* **Exercise description**
Copy every line, leaving nothing out and adding nothing.

____________

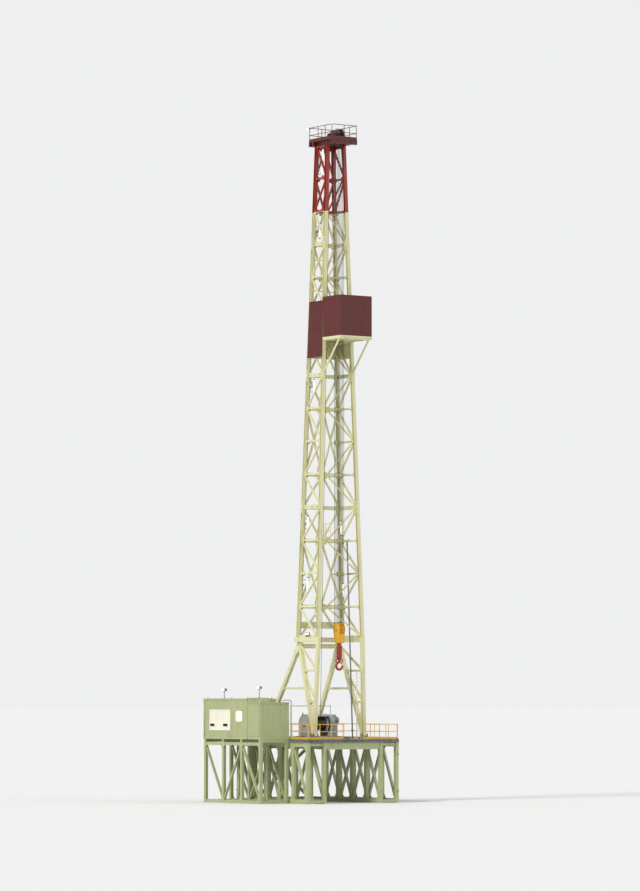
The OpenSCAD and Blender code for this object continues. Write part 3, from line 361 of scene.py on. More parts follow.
for method, sum_kind in (("__add__", "ADD"), ("__radd__", "ADD"), ("__sub__", "SUBTRACT"), ("__mul__", "MULTIPLY"),
                         ("__rmul__", "MULTIPLY"), ("over", "GREATER_THAN"), ("mod", "FLOORED_MODULO")):
    setattr(Val, method, lambda self, o, op=sum_kind: self.net.math(op, self, o))


class Net:
    """Nodes of one material."""

    def __init__(self, name):
        self.mat = bpy.data.materials.new(name)
        self.mat.use_nodes = True
        self.tree = self.mat.node_tree
        self.tree.nodes.clear()
        self.shader = self.tree.nodes.new("ShaderNodeBsdfPrincipled")
        out = self.tree.nodes.new("ShaderNodeOutputMaterial")
        self.tree.links.new(self.shader.outputs["BSDF"], out.inputs["Surface"])
        self._place = None

    def node(self, kind, values, **settings):
        """Makes a node, sets it, joins its inputs, and gives back its outputs by name."""
        n = self.tree.nodes.new(kind)
        for key, value in settings.items():
            setattr(n, key, value)
        for key, value in values.items():
            self.feed(n.inputs[key], value)
        return {o.name: Val(self, o) for o in n.outputs if o.enabled}

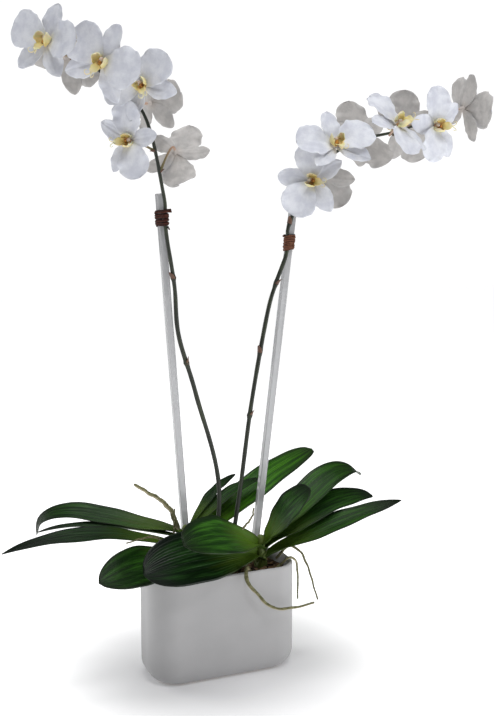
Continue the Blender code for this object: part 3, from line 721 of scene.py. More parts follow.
def add_bract(shape, spot, forward, facing, length, spread, own):
    """A small dry scale that clasps a stem and ends in a free point."""
    sideways = unit(np.cross(forward, facing))
    facing = np.cross(sideways, forward)
    rows, columns = np.linspace(0, 1, BRACT_ROWS), np.linspace(-1, 1, BRACT_COLUMNS)
    along, across = np.meshgrid(rows, columns, indexing="ij")
    turn = across * (1.9 * (1 - along) ** 0.8 + 0.02)
    reach = spread + 0.0018 * along ** 2
    grid = (spot + (length * along)[..., None] * forward
            + (np.cos(turn) * reach)[..., None] * facing + (np.sin(turn) * reach)[..., None] * sideways)
    start = len(shape.marks)
    shape.add_sheet(grid, np.full(along.shape, BRACT_THICKNESS), along, across, own)
    shape.marks[start:] = [(a, b, BRACT_MARK) for a, b, _ in shape.marks[start:]]


for side, spike in SPIKES.items():
    chance = seeded(f"spike_{side}")
    line = spike_line(side, STEM_POINTS)
    share = np.linspace(0, 1, STEM_POINTS)
    thinned = (share - STEM_TAPER_FROM) / (1 - STEM_TAPER_FROM)
    radii = STEM_RADIUS + (STEM_TIP_RADIUS - STEM_RADIUS) * np.clip(thinned, 0, 1)
    radii = radii + wobble(chance, share, (7, 13, 29), 0.00015)
    for joint in spike.joints:
        radii = radii + JOINT_SWELL * np.exp(-((line[:, 2] - joint * MM) / JOINT_SPREAD) ** 2)
    spike_shape = Shape()
    spike_shape.add_tube(*rounded(line, radii), 14)
    for number, joint in enumerate(spike.joints):
        spot = point_at_height(line, joint * MM)
        forward = unit(point_at_height(line, joint * MM + 0.01) - spot)
        facing = np.array([(-1) ** number * 0.9, -0.45, 0.0])
        add_bract(spike_shape, spot - forward * 0.001, forward, facing, 0.009, 0.0034, 0.0)
    for flower in FLOWERS[side]:
        outward = flower_axes(flower)[2]
        start = arch_point(side, flower.share)
        end = flower_centre(side, flower) - outward * RECEPTACLE_DEPTH * flower.size
        pull = end - outward * np.linalg.norm(end - start) * PEDICEL_BEND
        t = np.linspace(0, 1, 22)[:, None]
        stalk = (1 - t) ** 2 * start + 2 * t * (1 - t) * pull + t ** 2 * end
        swell = np.exp(-(t[:, 0] / 0.12) ** 2) * 0.0007 + np.clip(t[:, 0] - 0.75, 0, 1) * 0.0016
        spike_shape.add_tube(*rounded(stalk, PEDICEL_RADIUS + swell), 12, STALK_MARK)
        direction = unit(stalk[3] - stalk[0])
        below = np.array([0.2, -0.3, -1.0])
        spread = PEDICEL_RADIUS + 0.0006
        add_bract(spike_shape, start + direction * 0.001, direction, below, 0.006, spread, 1.0)
    spike_shape.make(f"spike_{side}_stem", stem_green, f"spike_{side}")

# %% [markdown]
# ## The raffia ties
# A strip of raffia is wound round stake and stem together, and its ends stick out. Seen from above one turn
# is the tight outline of two circles. A flat ribbon is swept along a helix of such turns, twice, a little
# apart, because real windings never lie quite parallel.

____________

* **Right answer**
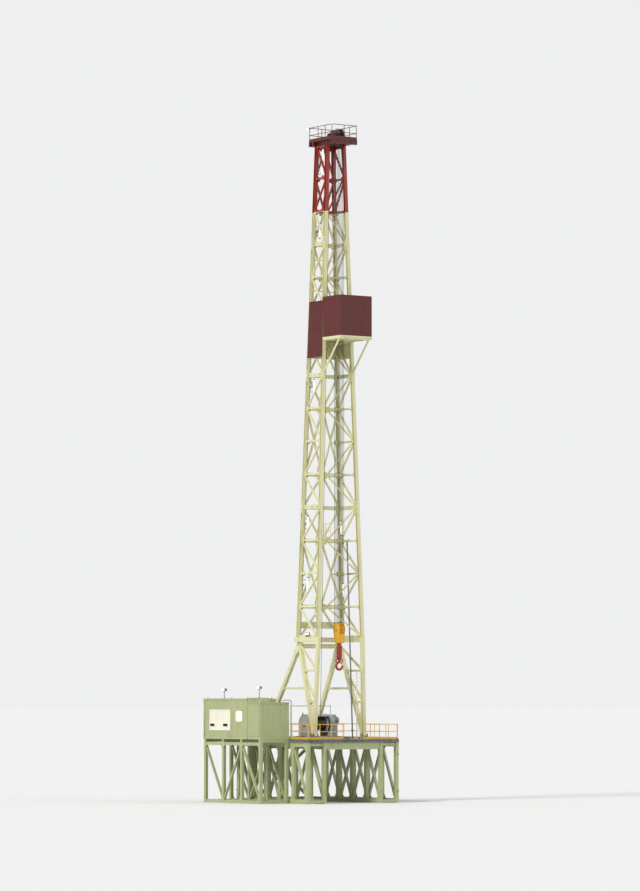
The OpenSCAD and Blender code for this object continues. Write part 3, from line 361 of scene.py on. More parts follow.
for method, sum_kind in (("__add__", "ADD"), ("__radd__", "ADD"), ("__sub__", "SUBTRACT"), ("__mul__", "MULTIPLY"),
                         ("__rmul__", "MULTIPLY"), ("over", "GREATER_THAN"), ("mod", "FLOORED_MODULO")):
    setattr(Val, method, lambda self, o, op=sum_kind: self.net.math(op, self, o))


class Net:
    """Nodes of one material."""

    def __init__(self, name):
        self.mat = bpy.data.materials.new(name)
        self.mat.use_nodes = True
        self.tree = self.mat.node_tree
        self.tree.nodes.clear()
        self.shader = self.tree.nodes.new("ShaderNodeBsdfPrincipled")
        out = self.tree.nodes.new("ShaderNodeOutputMaterial")
        self.tree.links.new(self.shader.outputs["BSDF"], out.inputs["Surface"])
        self._place = None

    def node(self, kind, values, **settings):
        """Makes a node, sets it, joins its inputs, and gives back its outputs by name."""
        n = self.tree.nodes.new(kind)
        for key, value in settings.items():
            setattr(n, key, value)
        for key, value in values.items():
            self.feed(n.inputs[key], value)
        return {o.name: Val(self, o) for o in n.outputs if o.enabled}

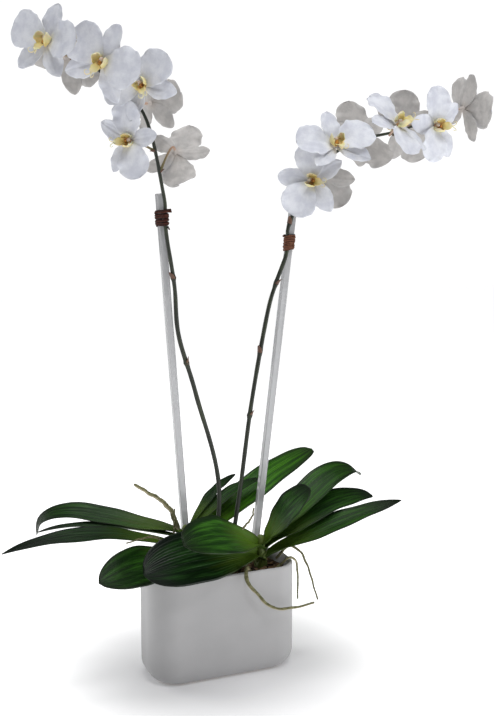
Continue the Blender code for this object: part 3, from line 721 of scene.py. More parts follow.
def add_bract(shape, spot, forward, facing, length, spread, own):
    """A small dry scale that clasps a stem and ends in a free point."""
    sideways = unit(np.cross(forward, facing))
    facing = np.cross(sideways, forward)
    rows, columns = np.linspace(0, 1, BRACT_ROWS), np.linspace(-1, 1, BRACT_COLUMNS)
    along, across = np.meshgrid(rows, columns, indexing="ij")
    turn = across * (1.9 * (1 - along) ** 0.8 + 0.02)
    reach = spread + 0.0018 * along ** 2
    grid = (spot + (length * along)[..., None] * forward
            + (np.cos(turn) * reach)[..., None] * facing + (np.sin(turn) * reach)[..., None] * sideways)
    start = len(shape.marks)
    shape.add_sheet(grid, np.full(along.shape, BRACT_THICKNESS), along, across, own)
    shape.marks[start:] = [(a, b, BRACT_MARK) for a, b, _ in shape.marks[start:]]


for side, spike in SPIKES.items():
    chance = seeded(f"spike_{side}")
    line = spike_line(side, STEM_POINTS)
    share = np.linspace(0, 1, STEM_POINTS)
    thinned = (share - STEM_TAPER_FROM) / (1 - STEM_TAPER_FROM)
    radii = STEM_RADIUS + (STEM_TIP_RADIUS - STEM_RADIUS) * np.clip(thinned, 0, 1)
    radii = radii + wobble(chance, share, (7, 13, 29), 0.00015)
    for joint in spike.joints:
        radii = radii + JOINT_SWELL * np.exp(-((line[:, 2] - joint * MM) / JOINT_SPREAD) ** 2)
    spike_shape = Shape()
    spike_shape.add_tube(*rounded(line, radii), 14)
    for number, joint in enumerate(spike.joints):
        spot = point_at_height(line, joint * MM)
        forward = unit(point_at_height(line, joint * MM + 0.01) - spot)
        facing = np.array([(-1) ** number * 0.9, -0.45, 0.0])
        add_bract(spike_shape, spot - forward * 0.001, forward, facing, 0.009, 0.0034, 0.0)
    for flower in FLOWERS[side]:
        outward = flower_axes(flower)[2]
        start = arch_point(side, flower.share)
        end = flower_centre(side, flower) - outward * RECEPTACLE_DEPTH * flower.size
        pull = end - outward * np.linalg.norm(end - start) * PEDICEL_BEND
        t = np.linspace(0, 1, 22)[:, None]
        stalk = (1 - t) ** 2 * start + 2 * t * (1 - t) * pull + t ** 2 * end
        swell = np.exp(-(t[:, 0] / 0.12) ** 2) * 0.0007 + np.clip(t[:, 0] - 0.75, 0, 1) * 0.0016
        spike_shape.add_tube(*rounded(stalk, PEDICEL_RADIUS + swell), 12, STALK_MARK)
        direction = unit(stalk[3] - stalk[0])
        below = np.array([0.2, -0.3, -1.0])
        spread = PEDICEL_RADIUS + 0.0006
        add_bract(spike_shape, start + direction * 0.001, direction, below, 0.006, spread, 1.0)
    spike_shape.make(f"spike_{side}_stem", stem_green, f"spike_{side}")

# %% [markdown]
# ## The raffia ties
# A strip of raffia is wound round stake and stem together, and its ends stick out. Seen from above one turn
# is the tight outline of two circles. A flat ribbon is swept along a helix of such turns, twice, a little
# apart, because real windings never lie quite parallel.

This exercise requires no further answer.